CHALLENGE: Wherever a line holds the string "from", copy that line.

:: SUPPLIED MATERIAL ::

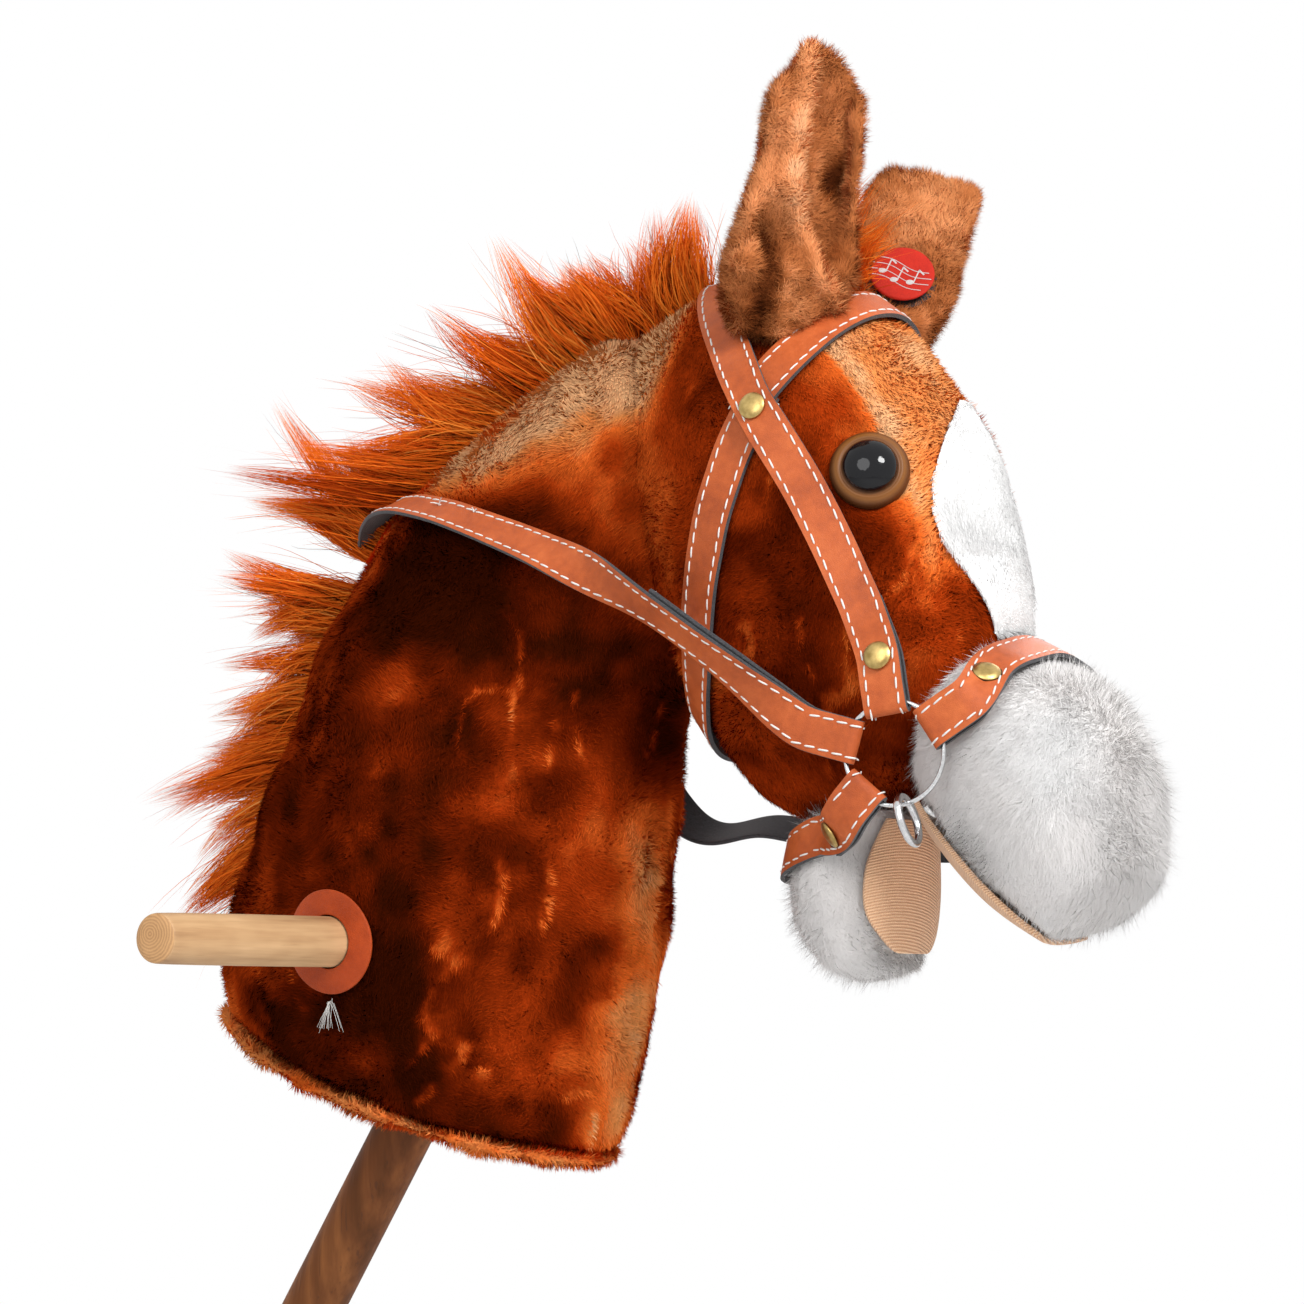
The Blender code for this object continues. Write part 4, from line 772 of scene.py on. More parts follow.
blaze = stuffed(
    "blaze_panel", "blaze_plush", 0.0015, soft_swell, blaze_tone, white_cloth, 3)
pile(
    "blaze_pile", blaze, 5.0, lambda p: np.full(len(p), SHORT_PILE), 0.00036,
    lambda p, n: down_face(p, 65, 2.0), blaze_tone, white_fur, "white_plush", 8,
    bare=(bodies["head"],), stops=tree_of("noseband"), rise=0.30, rough=0.03, stir=0.12,
)
by_mouth = {
    "bare": (bodies["head"],),
    "stops": over_fur,
    "under": tree_of("upper_mouth_lining", "lower_mouth_lining"),
}
muzzle = stuffed(
    "upper_muzzle", "muzzle_plush", 0.003, muzzle_swell, muzzle_tone, white_cloth)
pile(
    "muzzle_pile", muzzle, 4.0, lambda p: 0.0056 + 0.0012 * wander(p, 0.012, 90), 0.00032,
    muzzle_lie, muzzle_tone, white_fur, "white_plush", 9,
    rise=0.28, rough=0.04, stir=0.16, **by_mouth,
)
jaw = stuffed("lower_jaw", "jaw_plush", 0.003, muzzle_swell, muzzle_tone, white_cloth)
pile(
    "jaw_pile", jaw, 4.0, lambda p: 0.0056 + 0.0010 * wander(p, 0.012, 91), 0.00032,
    lambda p, n: drift(p, 0.024, 84) + (0.25, 0, -0.75),
    muzzle_tone, white_fur, "white_plush", 10,
    rise=0.30, rough=0.04, stir=0.16, **by_mouth,
)
for name, cloth, seed in (("muzzle_fuzz", muzzle, 15), ("jaw_fuzz", jaw, 16)):
    pile(
        name, cloth, 0.45, lambda p: 0.0080 + 0.0015 * wander(p, 0.010, 88), 0.00024,
        muzzle_lie, muzzle_tone, white_fur, "white_plush", seed,
        rise=0.75, rough=0.05, stir=0.35, **by_mouth,
    )

# Mouth linings
# Tan tricot with fine ribs, sewn under the muzzle and on the front of the jaw. The ribs run across
# each panel in slightly slanting rows.

lining = Finish("lining_tricot")
ribs = lining.node("Mapping", {}, {"Vector": lining.here(), "Rotation": (0.15, 0.55, 0)})
rows, knit = (
    lining.node(
        "TexWave", {"bands_direction": way},
        {"Vector": ribs, "Scale": scale, "Distortion": wobble, "Detail": 1},
    )
    for way, scale, wobble in (("Z", 340, 0.6), ("Y", 330, 1.5))
)
fuzz = lining.noise(500, 3, 0.6)
lining.wear(
    Base_Color=lining.ramp(
        rows * 0.7 + knit * 0.15 + fuzz * 0.15,
        (0.15, (0.672, 0.350, 0.196)), (0.80, (0.950, 0.616, 0.371)),
    ),
    Roughness=0.85,
    Sheen_Weight=0.2,
    Normal=lining.bump(rows * 0.75 + knit * 0.25, 0.00045),
)
for node in ("upper_mouth_lining", "lower_mouth_lining"):
    rounded(node, node + "_cloth", 0.0007, lining, sharp=50)

# Ears
# Stuffed leaves of curly tan pile, folded forward about a hollow. The fold's hollow and the crease
# below it are darkened with painted shade, and the edges stand up ragged.

TAN_STOPS = (
    (0.00, (0.090, 0.021, 0.0060)),
    (0.30, (0.315, 0.084, 0.022)),
    (0.55, (0.600, 0.198, 0.063)),
    (0.78, (0.930, 0.383, 0.154)),
    (1.00, (0.930, 0.560, 0.310)),
)
tan_fur = fur_finish("tan_pile", TAN_STOPS, 0.65, 0.04, (0.9, 0.5, 0.25), 0.30)
tan_cloth = cloth_finish("tan_cloth", TAN_STOPS, 0.55, 0.85)
# Each ear's root, the way it grows and the way it looks.
EAR_LINES = {
    "right": ((201, 309, -34), (0.27, -0.11, 0.96), (0.80, -0.55, -0.25)),
    "left": ((208, 306, 34), (0.03, 0.50, 0.86), (0.47, -0.72, 0.50)),
}
EAR_HOLLOW_UP = 0.064
BADGE_UP, BADGE_EDGE, BADGE_RING = 0.038, 0.0130, 0.0172
under_badge = tree_of("button_patch")
for side, (root, along, looks) in EAR_LINES.items():
    root, along, looks = place(root)[0], unit(np.array(along)), np.array(looks)
    looks = unit(looks - along * (looks @ along))
    aside = np.cross(along, looks)
    folded = side == "right"

    def ear_at(places):
        """Places counted up the ear, across it and out of its front."""
        return (places - root) @ along, (places - root) @ aside, (places - root) @ looks

    def fold(places, normals):
        """The right ear's fold: the distance from its ridge, how far a place is inside the hollow,
        and the nearness to the crease below."""
        up, off, _ = ear_at(places)
        heights = (0.0, 0.016, 0.029, 0.048, 0.070, 0.094)
        ridge_at = np.interp(up, heights, (0.025, 0.020, 0.008, -0.0034, -0.0087, -0.0079))
        front = np.clip(normals @ looks * 2, 0, 1)
        inside = (1 - bump(off - ridge_at, 0.001, 0.008)) * front * (1 - bump(up, 0.018, 0.036))
        crease_at = np.interp(up, (-0.005, 0.012, 0.029, 0.047), (-0.010, -0.012, -0.012, -0.017))
        crease = bump(np.abs(off - crease_at), 0.0005, 0.007) * bump(up, 0.040, 0.052) * front
        return off - ridge_at, inside, crease

    def ear_swell(places, normals):
        up, off, _ = ear_at(places)
        swell = 0.0016 * wander(places, 0.016, 15) - 0.0022
        if folded:
            ridge, inside, crease = fold(places, normals)
            deep = bump(np.abs(up - EAR_HOLLOW_UP), 0.022, 0.046)
            deep *= bump(np.abs(off - 0.008), 0.008, 0.017)
            above_foot = (normals @ looks > 0) * (1 - bump(up, 0.0, 0.02))
            swell += 0.0034 * bump(np.abs(ridge), 0.001, 0.006) * above_foot
            swell -= 0.0085 * inside * deep + 0.0050 * crease
            swell += 0.0028 * bump(np.abs(up - 0.088), 0.006, 0.030) * np.clip(-normals @ aside, 0, 1)
        else:
            seat = np.hypot(up - BADGE_UP, off)
            front = np.clip(normals @ looks * 2, 0, 1)
            swell += 0.0036 * bump(np.abs(seat - BADGE_RING), 0.003, 0.009) * front
            swell -= 0.0018 * bump(seat, 0.0115, BADGE_EDGE) * front
            swell += 0.0085 * np.clip(-normals @ aside, 0, 1) * (1 - bump(up, 0.020, 0.050))
            swell += 0.0070 * np.clip(normals @ along, 0, 1) * (1 - bump(up, 0.040, 0.060))
        return swell

    def ear_tone(places, normals):
        up, off, _ = ear_at(places)
        tone = 0.57 + 0.10 * wander(places, 0.020, 92) + 0.09 * wander(places, 0.007, 93)
        curls = wander(places, 0.0032, 99) * (0.10 + 0.14 * bump(up, 0.020, 0.050))
        tone += curls + 0.10 - 0.20 * bump(up, 0.010, 0.060)
        if folded:
            ridge, inside, crease = fold(places, normals)
            # Painted shade in the right ear's hollow, darkest at its deepest spot and in the crease
            # below it.
            spot = bump(np.hypot(off - 0.012, (up - 0.066) * 0.5), 0.001, 0.0075) * inside
            bright = 0.14 * bump(np.abs(ridge), 0.001, 0.005)
            tone += bright - 0.15 * inside - 0.55 * spot - 0.42 * crease
        else:
            tone -= 0.12 * bump(off, -0.020, 0.000) + 0.12 * bump(np.abs(up - 0.035), 0.012, 0.034)
        return tone

    def ear_lie(places, normals):
        return drift(places, 0.010, 94) * 1.2 + along * 0.45

    def ear_long(places):
        long = 0.0046 + 0.0012 * wander(places, 0.006, 97)
        up, off, ahead = ear_at(places)
        if not folded:
            long *= 1 - bump(np.hypot(up - BADGE_UP, off), 0.0128, 0.0145) * (ahead > 0)
        return long

    ear = stuffed(
        "ear_" + side, "ear_plush_" + side, 0.0024, ear_swell, ear_tone, tan_cloth, 4)
    pile(
        "ear_pile_" + side, ear, 5.5, ear_long, 0.00032, ear_lie, ear_tone, tan_fur,
        "tan_plush", 11 + (side == "left"),
        bare=(bodies["head"],), stops=over_fur, under=under_badge, rise=0.85, stir=0.55, light=1.0,
    )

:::

FULL SOLUTION:
The Blender code for this object continues. Write part 4, from line 772 of scene.py on. More parts follow.
        """The right ear's fold: the distance from its ridge, how far a place is inside the hollow,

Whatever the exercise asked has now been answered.